Can I use a cosigner to refinance student loans?

Yes, you can add a cosigner when refinancing student loans. In cases where the primary borrower and cosigner agree, they can jointly apply for a new loan to replace the existing one. The refinanced loan might offer better terms, especially if the cosigner has strong credit. It’s essential for both parties to understand and agree on the terms, as they will share responsibility for the loan.

Do you need a cosigner to refinance student loans?

No, having a cosigner is not a requirement to refinance student loans if the primary applicant can meet all the requirements independently.
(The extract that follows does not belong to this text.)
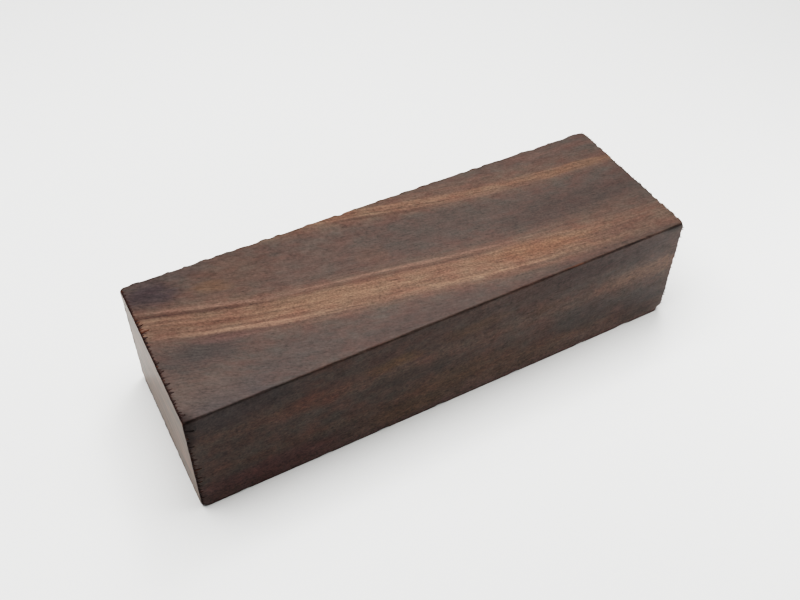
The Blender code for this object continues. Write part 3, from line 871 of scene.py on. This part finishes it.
def tearFibres(thing):
    # scatters slivers over a copy of the worn surface, then keeps only the slivers
    floats = ("Arris Density", "End Density", "Shortest", "Longest", "Thinnest", "Thickest")
    tree, given = newGeometryTree("torn_fibres", floats, ("Box Low", "Box High"), ("Seed",))
    atEnd = remap(tree, readAttribute(tree, "rightGap"), (0.7, 0.3))
    atArris = remap(tree, readAttribute(tree, "arrisGap"), (0.5, 0.2))
    plenty = calc(tree, "MULTIPLY_ADD", atArris, given["Arris Density"], given["End Density"])
    density = calc(tree, "MULTIPLY", plenty, atEnd)
    roots = addNode(tree, "GeometryNodeDistributePointsOnFaces",
                    {"Mesh": given["Geometry"], "Density": density, "Seed": given["Seed"]})
    sliver = addNode(tree, "GeometryNodeMeshCone", {
        "Vertices": 5, "Side Segments": 2, "Radius Top": 0.12, "Radius Bottom": 0.5, "Depth": 1.0})
    drift = addNode(tree, "FunctionNodeRandomValue", {"Min": (-0.2, -0.9, -0.9), "Max": (0.8, 0.9, 0.9),
                                                      "Seed": 3}, data_type="FLOAT_VECTOR")
    way = calcVector(tree, "ADD", roots.outputs["Normal"], drift)
    turn = addNode(tree, "FunctionNodeAxesToRotation", {
        "Primary Axis": way, "Secondary Axis": (0.0, 1.0, 0.3)}, primary_axis="Z", secondary_axis="X")
    long = addNode(tree, "FunctionNodeRandomValue", {
        "Min": given["Shortest"], "Max": given["Longest"], "Seed": 11}, data_type="FLOAT")
    thick = addNode(tree, "FunctionNodeRandomValue", {
        "Min": given["Thinnest"], "Max": given["Thickest"], "Seed": 13}, data_type="FLOAT")
    wide = calc(tree, "MULTIPLY", thick, 2.2)
    scale = addNode(tree, "ShaderNodeCombineXYZ", {0: thick, 1: wide, 2: long})
    stand = addNode(tree, "GeometryNodeInstanceOnPoints", {"Points": roots.outputs["Points"],
                                                           "Instance": sliver.outputs["Mesh"],
                                                           "Rotation": turn, "Scale": scale})
    real = addNode(tree, "GeometryNodeRealizeInstances", {"Geometry": stand})
    inside = clampToBox(tree, given, real)
    done = addNode(tree, "GeometryNodeSetMaterial", {"Geometry": inside, "Material": roughEnd})
    addNode(tree, "NodeGroupOutput", {"Geometry": done})
    (shortest, longest), (thinnest, thickest) = fibres["length"], fibres["width"]
    bakeGeometryTree(thing, tree, {
        "Arris Density": fibres["arrisDensity"], "End Density": fibres["endDensity"],
        "Shortest": shortest * mm, "Longest": longest * mm, "Thinnest": thinnest * mm,
        "Thickest": thickest * mm, "Seed": fibres["seed"], "Box Low": boxLow, "Box High": boxHigh,
    })


slivers = newObject(fibres["name"], surface.data.copy())
tearFibres(slivers)
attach(slivers, "root")
print("fibres torn:", len(slivers.data.polygons), "faces")

# A pale floor, a soft box just above the block, a window far to the back right and a low card at
# the front right, which lights the far end of the front face.
studio = {
    "floorSize": 4.0,  # m
    "floorColor": "#eaeae8",
    "sky": (0.95, 0.97, 1.0),
    "skyStrength": 0.20,
    "lights": {
        # place in m, aim in m, width and height in m, power in W
        "window": ((0.70, 0.70, 1.20), (0.70, 0.70, 0), (0.6, 0.6), 6.6),
        "softBox": ((-0.065, 0.065, 0.47), (-0.065, 0.065, 0), (0.5, 0.3), 3.46),
        "card": ((0.22, -0.15, 0.06), (0.04, 0, 0.02), (0.12, 0.11), 0.34),
    },
    "film": ("Filmic", "Very High Contrast"),
}


def setStudio():
    half = studio["floorSize"] / 2
    mesh = bpy.data.meshes.new("floor")
    mesh.from_pydata([(-half, -half, 0), (half, -half, 0), (half, half, 0), (-half, half, 0)], [],
                     [(0, 1, 2, 3)])
    floor = newObject("floor", mesh)
    # Matt white card: even and without any shine.
    material, tree = newMaterial("white_card")
    shader = addNode(tree, "ShaderNodeBsdfPrincipled", {"Base Color": hexColor(studio["floorColor"]),
                                                        "Roughness": 0.9, "Specular IOR Level": 0.2})
    addNode(tree, "ShaderNodeOutputMaterial", {"Surface": shader})
    mesh.materials.append(material)
    world = bpy.data.worlds.new("studio")
    bpy.context.scene.world = world
    world.use_nodes = True
    sky = world.node_tree.nodes["Background"].inputs
    sky["Color"].default_value = (*studio["sky"], 1)
    sky["Strength"].default_value = studio["skyStrength"]
    for name, (place, aim, size, power) in studio["lights"].items():
        data = bpy.data.lights.new(name, "AREA")
        data.shape = "RECTANGLE"
        data.size, data.size_y = size
        data.energy = power
        thing = newObject(name, data)
        turn = (Vector(aim) - Vector(place)).to_track_quat("-Z", "Y")
        thing.matrix_world = Matrix.Translation(Vector(place)) @ turn.to_matrix().to_4x4()
    view = bpy.context.scene.view_settings
    view.view_transform, view.look = studio["film"]


setStudio()
print("studio set")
However, a cosigner may be beneficial regardless if the primary borrower’s credit profile is not strong enough to secure favorable terms independently.

Can a cosigner be taken off a student loan?

Yes, a cosigner can often be removed from a student loan, depending on the terms of the loan. Many lenders offer a cosigner release option after the primary borrower has made a certain number of consecutive, on-time payments and meets other credit criteria. It’s crucial to review the specific terms of your loan or consult with your lender to understand the process and requirements for cosigner release.

Does it hurt your credit to cosign a student loan?

Most private refinancing lenders carry out a credit check on both the primary applicant and the cosigner. This results in a hard query that can hurt the credit score temporarily by 10 points at most.